SET PROBLEM
Below this line is the material. Write out only its lines from the one containing "extrude(amount=nozzle_height, mode=Mode.INTERSECT)" through the one containing "if empty is", both kept, exactly.
__________
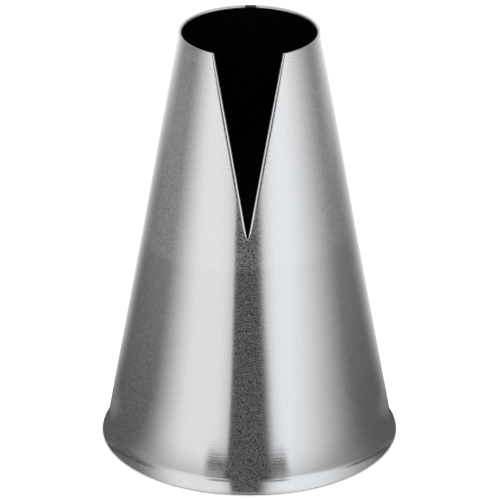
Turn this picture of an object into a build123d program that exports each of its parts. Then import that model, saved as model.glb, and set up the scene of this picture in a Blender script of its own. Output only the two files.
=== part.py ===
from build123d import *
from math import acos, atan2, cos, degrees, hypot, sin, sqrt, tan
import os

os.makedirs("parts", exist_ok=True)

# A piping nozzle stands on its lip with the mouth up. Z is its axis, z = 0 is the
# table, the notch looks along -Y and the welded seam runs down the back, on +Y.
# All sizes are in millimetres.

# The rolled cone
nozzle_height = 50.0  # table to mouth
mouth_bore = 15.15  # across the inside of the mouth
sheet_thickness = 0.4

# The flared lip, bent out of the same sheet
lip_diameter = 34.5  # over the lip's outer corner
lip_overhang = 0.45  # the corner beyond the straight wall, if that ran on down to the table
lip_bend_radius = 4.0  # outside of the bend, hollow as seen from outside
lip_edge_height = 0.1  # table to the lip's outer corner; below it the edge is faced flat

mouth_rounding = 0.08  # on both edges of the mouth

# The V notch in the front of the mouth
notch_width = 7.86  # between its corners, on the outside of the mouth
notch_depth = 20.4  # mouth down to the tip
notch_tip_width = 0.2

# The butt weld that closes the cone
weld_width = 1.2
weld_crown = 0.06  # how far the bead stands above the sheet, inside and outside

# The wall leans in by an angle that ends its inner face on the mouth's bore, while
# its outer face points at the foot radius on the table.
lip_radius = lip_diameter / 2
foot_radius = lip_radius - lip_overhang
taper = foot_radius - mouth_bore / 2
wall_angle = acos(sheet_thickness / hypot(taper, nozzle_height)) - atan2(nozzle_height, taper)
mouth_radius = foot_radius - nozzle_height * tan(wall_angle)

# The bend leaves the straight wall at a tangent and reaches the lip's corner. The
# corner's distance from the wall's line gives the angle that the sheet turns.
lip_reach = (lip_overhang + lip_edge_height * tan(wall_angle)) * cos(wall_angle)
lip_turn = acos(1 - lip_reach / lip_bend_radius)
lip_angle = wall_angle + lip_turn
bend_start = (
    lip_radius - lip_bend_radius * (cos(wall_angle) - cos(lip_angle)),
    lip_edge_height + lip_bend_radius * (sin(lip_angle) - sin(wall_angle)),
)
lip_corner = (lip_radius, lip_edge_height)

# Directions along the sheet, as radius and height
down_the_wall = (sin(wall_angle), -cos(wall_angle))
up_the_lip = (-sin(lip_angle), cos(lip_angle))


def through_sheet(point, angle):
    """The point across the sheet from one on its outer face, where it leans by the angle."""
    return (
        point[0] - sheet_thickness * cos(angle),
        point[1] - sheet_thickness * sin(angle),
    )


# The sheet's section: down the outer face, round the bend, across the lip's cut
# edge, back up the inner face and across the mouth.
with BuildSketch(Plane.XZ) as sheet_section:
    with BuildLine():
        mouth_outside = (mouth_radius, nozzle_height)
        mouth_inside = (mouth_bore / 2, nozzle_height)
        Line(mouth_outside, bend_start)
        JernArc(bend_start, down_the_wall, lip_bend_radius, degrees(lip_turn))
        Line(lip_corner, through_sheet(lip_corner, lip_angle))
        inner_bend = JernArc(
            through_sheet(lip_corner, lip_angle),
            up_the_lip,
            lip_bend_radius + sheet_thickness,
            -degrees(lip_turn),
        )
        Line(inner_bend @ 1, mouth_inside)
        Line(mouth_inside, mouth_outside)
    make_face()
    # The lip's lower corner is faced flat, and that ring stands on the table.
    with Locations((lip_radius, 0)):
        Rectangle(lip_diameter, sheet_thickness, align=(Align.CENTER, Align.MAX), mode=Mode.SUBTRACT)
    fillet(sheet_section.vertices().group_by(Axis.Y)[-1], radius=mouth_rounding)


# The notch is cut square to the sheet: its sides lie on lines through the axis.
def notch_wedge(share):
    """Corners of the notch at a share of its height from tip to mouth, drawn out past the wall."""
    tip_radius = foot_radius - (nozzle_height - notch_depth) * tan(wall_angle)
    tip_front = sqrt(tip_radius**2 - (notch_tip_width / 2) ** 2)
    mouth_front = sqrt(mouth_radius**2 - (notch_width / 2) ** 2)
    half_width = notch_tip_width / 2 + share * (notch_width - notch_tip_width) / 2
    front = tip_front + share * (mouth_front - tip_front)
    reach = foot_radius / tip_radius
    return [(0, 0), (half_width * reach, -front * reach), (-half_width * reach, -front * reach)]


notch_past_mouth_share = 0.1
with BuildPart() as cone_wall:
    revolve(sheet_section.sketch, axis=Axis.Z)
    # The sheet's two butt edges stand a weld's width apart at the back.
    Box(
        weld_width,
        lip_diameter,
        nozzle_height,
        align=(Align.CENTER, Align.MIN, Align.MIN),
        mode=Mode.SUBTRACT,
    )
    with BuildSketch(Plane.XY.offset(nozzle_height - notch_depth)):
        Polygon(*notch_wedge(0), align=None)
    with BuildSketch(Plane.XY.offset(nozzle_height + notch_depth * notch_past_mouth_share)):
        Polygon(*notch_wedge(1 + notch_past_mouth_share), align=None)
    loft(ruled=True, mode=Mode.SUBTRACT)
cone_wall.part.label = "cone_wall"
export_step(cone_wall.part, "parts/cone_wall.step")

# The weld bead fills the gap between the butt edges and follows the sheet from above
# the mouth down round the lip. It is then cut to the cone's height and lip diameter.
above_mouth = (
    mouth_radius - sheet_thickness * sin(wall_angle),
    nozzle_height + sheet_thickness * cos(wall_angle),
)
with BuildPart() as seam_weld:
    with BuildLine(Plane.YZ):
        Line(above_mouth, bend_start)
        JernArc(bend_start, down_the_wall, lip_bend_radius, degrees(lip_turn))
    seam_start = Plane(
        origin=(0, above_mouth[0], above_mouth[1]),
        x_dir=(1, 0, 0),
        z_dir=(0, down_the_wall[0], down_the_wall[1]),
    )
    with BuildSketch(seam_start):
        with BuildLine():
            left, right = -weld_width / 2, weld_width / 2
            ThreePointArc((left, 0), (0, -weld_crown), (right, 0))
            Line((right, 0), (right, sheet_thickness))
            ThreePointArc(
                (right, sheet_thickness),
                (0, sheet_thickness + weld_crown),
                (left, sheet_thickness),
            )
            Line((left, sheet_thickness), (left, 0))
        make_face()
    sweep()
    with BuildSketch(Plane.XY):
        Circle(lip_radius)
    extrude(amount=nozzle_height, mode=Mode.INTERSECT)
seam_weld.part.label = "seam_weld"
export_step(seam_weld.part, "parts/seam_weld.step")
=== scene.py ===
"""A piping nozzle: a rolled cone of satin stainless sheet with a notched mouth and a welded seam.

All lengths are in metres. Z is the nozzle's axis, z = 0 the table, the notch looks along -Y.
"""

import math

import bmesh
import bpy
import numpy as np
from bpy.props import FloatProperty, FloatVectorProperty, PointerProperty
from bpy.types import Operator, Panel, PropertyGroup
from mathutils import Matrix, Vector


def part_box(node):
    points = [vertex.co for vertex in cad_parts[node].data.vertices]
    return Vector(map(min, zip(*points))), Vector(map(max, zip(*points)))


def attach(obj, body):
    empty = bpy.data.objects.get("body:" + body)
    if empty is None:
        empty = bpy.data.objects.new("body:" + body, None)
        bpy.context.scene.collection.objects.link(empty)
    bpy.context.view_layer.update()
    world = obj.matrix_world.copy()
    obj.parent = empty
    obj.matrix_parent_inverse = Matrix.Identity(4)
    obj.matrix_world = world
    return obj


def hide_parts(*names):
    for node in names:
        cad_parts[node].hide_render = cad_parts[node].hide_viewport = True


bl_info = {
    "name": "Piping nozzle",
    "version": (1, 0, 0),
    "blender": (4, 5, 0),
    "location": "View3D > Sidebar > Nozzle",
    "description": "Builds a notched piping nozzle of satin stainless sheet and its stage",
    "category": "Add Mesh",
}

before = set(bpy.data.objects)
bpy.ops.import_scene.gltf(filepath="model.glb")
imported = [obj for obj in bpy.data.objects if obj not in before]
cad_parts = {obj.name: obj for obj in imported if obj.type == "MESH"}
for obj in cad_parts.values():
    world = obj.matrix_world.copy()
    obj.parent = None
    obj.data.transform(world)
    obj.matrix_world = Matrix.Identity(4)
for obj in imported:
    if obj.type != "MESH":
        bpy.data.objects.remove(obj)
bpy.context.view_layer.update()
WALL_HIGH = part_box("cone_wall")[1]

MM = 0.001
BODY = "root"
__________
PROBLEM SOLUTION
    extrude(amount=nozzle_height, mode=Mode.INTERSECT)
seam_weld.part.label = "seam_weld"
export_step(seam_weld.part, "parts/seam_weld.step")
=== scene.py ===
"""A piping nozzle: a rolled cone of satin stainless sheet with a notched mouth and a welded seam.

All lengths are in metres. Z is the nozzle's axis, z = 0 the table, the notch looks along -Y.
"""

import math

import bmesh
import bpy
import numpy as np
from bpy.props import FloatProperty, FloatVectorProperty, PointerProperty
from bpy.types import Operator, Panel, PropertyGroup
from mathutils import Matrix, Vector


def part_box(node):
    points = [vertex.co for vertex in cad_parts[node].data.vertices]
    return Vector(map(min, zip(*points))), Vector(map(max, zip(*points)))


def attach(obj, body):
    empty = bpy.data.objects.get("body:" + body)
    if empty is None:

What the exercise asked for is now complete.